ERIC Number: ED191021
Record Type: RIE
Publication Date: 1980-Aug
Reference Count: 0
Selectivity in Exposure to Information Channels during a Gubernatorial Election.
Edeani, David O.; Jacoubovitch, M. Daniel
Data were collected from 93 journalism students before and after the 1978 Ohio gubernatorial election to determine how selectivity in exposure to information was influenced by information utility, fatalism (locus of control), past history of reinforcement, and political party identification. Results showed that past history of reinforcement and perceived utility of information, particularly the latter, were the dominant predictors of respondents' selective exposure to political information. On the other hand, respondents' levels of fatalism and political party identification played little discernible role in predicting information selectivity. The newspaper was the medium consistently chosen as the most important information source, followed by television, magazines, radio, and interpersonal discussions. Campaign literature printed and distributed by political candidates was rated far lower as an information source than might be expected during an election campaign.
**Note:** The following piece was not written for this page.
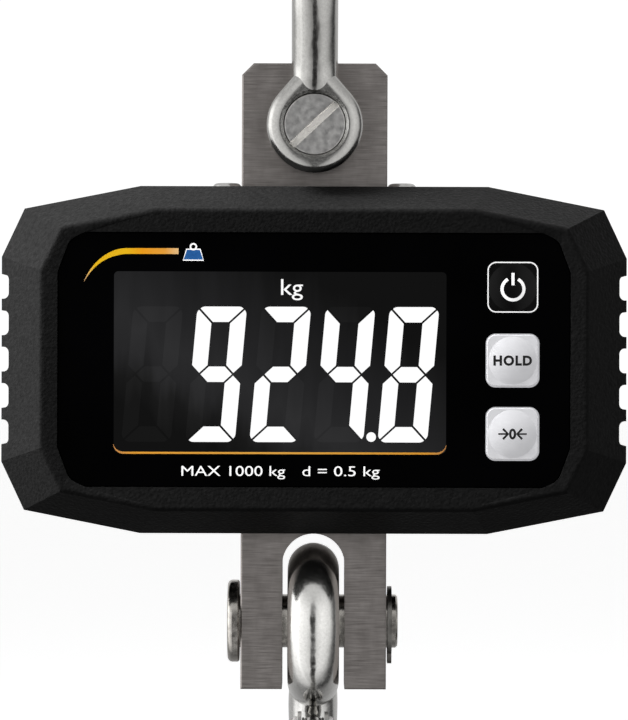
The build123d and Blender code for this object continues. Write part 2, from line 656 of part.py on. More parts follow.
with BuildPart() as lcd_frame:
    with BuildSketch(facing_front(PCB_FRONT_Y - 0.1)):
        with Locations((LCD_X, LCD_Z)):
            RectangleRounded(LCD_WIDTH + 4, LCD_HEIGHT + 3.6, 1.0)
            Rectangle(LCD_WIDTH + 0.4, LCD_HEIGHT + 0.4, mode=Mode.SUBTRACT)
        with Locations(*PCB_SCREW_SPOTS):
            Circle(2.9, mode=Mode.SUBTRACT)
    extrude(amount=PCB_FRONT_Y - 0.1 - FRONT_WALL_BACK_Y - 0.15)
lcd_frame.part.label = "lcd_frame"
export_step(lcd_frame.part, "parts/lcd_frame.step")

LENS_FRONT_Y = LENS_SEAT_Y - GASKET_THICK - LENS_THICK
KEY_FLAT_Y = LENS_FRONT_Y - 0.1
KEY_FLANGE_FRONT_Y = LENS_SEAT_Y - GASKET_THICK + 0.1
KEY_FLANGE_THICK = 1.0
STEM_END_Y = -23.4
SWITCH_FRONT_Y = PCB_FRONT_Y - SWITCH_HEIGHT


def key_dome(z):
    """The low round dome of a key: the cap of a large ball."""
    dome_radius = (KEY_DOME_REACH**2 + KEY_DOME**2) / (2 * KEY_DOME)
    with BuildPart() as dome:
        with Locations((KEY_X, KEY_FLAT_Y - KEY_DOME + dome_radius, CASE_Z + z)):
            Sphere(dome_radius)
        with Locations((KEY_X, KEY_FLAT_Y, CASE_Z + z)):
            Box(
                KEY_SIZE, 2 * KEY_DOME, KEY_SIZE,
                align=(Align.CENTER, Align.MAX, Align.CENTER), mode=Mode.INTERSECT,
            )
    return dome.part


def key_cap(z):
    """A square key with a low round dome, a flange that keeps it in and a stem behind."""
    with BuildPart() as key:
        with BuildSketch(facing_front(KEY_FLANGE_FRONT_Y + KEY_FLANGE_THICK, x=KEY_X, z=CASE_Z + z)):
            RectangleRounded(KEY_FLANGE, KEY_FLANGE, 1.0)
        extrude(amount=KEY_FLANGE_THICK)
        with BuildSketch(facing_front(KEY_FLANGE_FRONT_Y, x=KEY_X, z=CASE_Z + z)):
            RectangleRounded(KEY_SIZE, KEY_SIZE, KEY_CORNER)
        extrude(amount=KEY_FLANGE_FRONT_Y - KEY_FLAT_Y)
        fillet(key.faces().sort_by(Axis.Y)[0].edges(), 0.3)
        add(key_dome(z))
        with BuildSketch(facing_front(STEM_END_Y, x=KEY_X, z=CASE_Z + z)):
            Circle(2.2)
        extrude(amount=STEM_END_Y - KEY_FLANGE_FRONT_Y - KEY_FLANGE_THICK)
    return key.part


def switch_plunger(z):
    """The switch's round plunger, which the key's stem rests on."""
    with BuildPart() as plunger:
        with BuildSketch(facing_front(SWITCH_FRONT_Y + 0.6, x=KEY_X, z=CASE_Z + z)):
            Circle(PLUNGER / 2)
        extrude(amount=SWITCH_FRONT_Y + 0.6 - STEM_END_Y)
        chamfer(plunger.faces().sort_by(Axis.Y)[0].edges(), 0.2)
    return plunger.part


for key_name, key_z in KEY_ROWS:
    with BuildPart() as key:
        add(key_cap(key_z))
    key.part.label = key_name + "_key"
    export_step(key.part, "parts/" + key_name + "_key.step")
    with BuildPart() as plunger:
        add(switch_plunger(key_z))
    plunger.part.label = key_name + "_plunger"
    export_step(plunger.part, "parts/" + key_name + "_plunger.step")

with BuildPart() as tact_switches:
    with BuildSketch(facing_front(PCB_FRONT_Y)):
        with Locations(*[(KEY_X, z) for name, z in KEY_ROWS]):
            RectangleRounded(SWITCH_SIZE, SWITCH_SIZE, 0.4)
    extrude(amount=SWITCH_HEIGHT)
    with BuildSketch(facing_front(SWITCH_FRONT_Y)):
        with Locations(*[(KEY_X, z) for name, z in KEY_ROWS]):
            Circle(PLUNGER / 2 + 0.1)
    extrude(amount=-1.8, mode=Mode.SUBTRACT)
tact_switches.part.label = "tact_switches"
export_step(tact_switches.part, "parts/tact_switches.step")

# ---------------------------------------------------------------- circuit board

with BuildPart() as main_pcb:
    with BuildSketch(facing_front(PCB_BACK_Y)):
        RectangleRounded(PCB_WIDTH, PCB_HEIGHT, 2)
        with Locations(*PCB_SCREW_SPOTS):
            Circle(1.4, mode=Mode.SUBTRACT)
    extrude(amount=PCB_THICK)
main_pcb.part.label = "main_pcb"
export_step(main_pcb.part, "parts/main_pcb.step")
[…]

The observed relationship between information utility and selectivity, and the accompanying interactions between personality and situational variables, supported a conceptualization of selective exposure as a motivational procedure by which individuals asserted control over informational environments to meet informational needs. (RL)
Publication Type: Reports - Research; Speeches/Meeting Papers
Education Level: N/A
Authoring Institution: N/A
Note: Paper presented at the Annual Meeting of the Association for Education in Journalism (63rd, Boston, MA, August 9-13, 1980).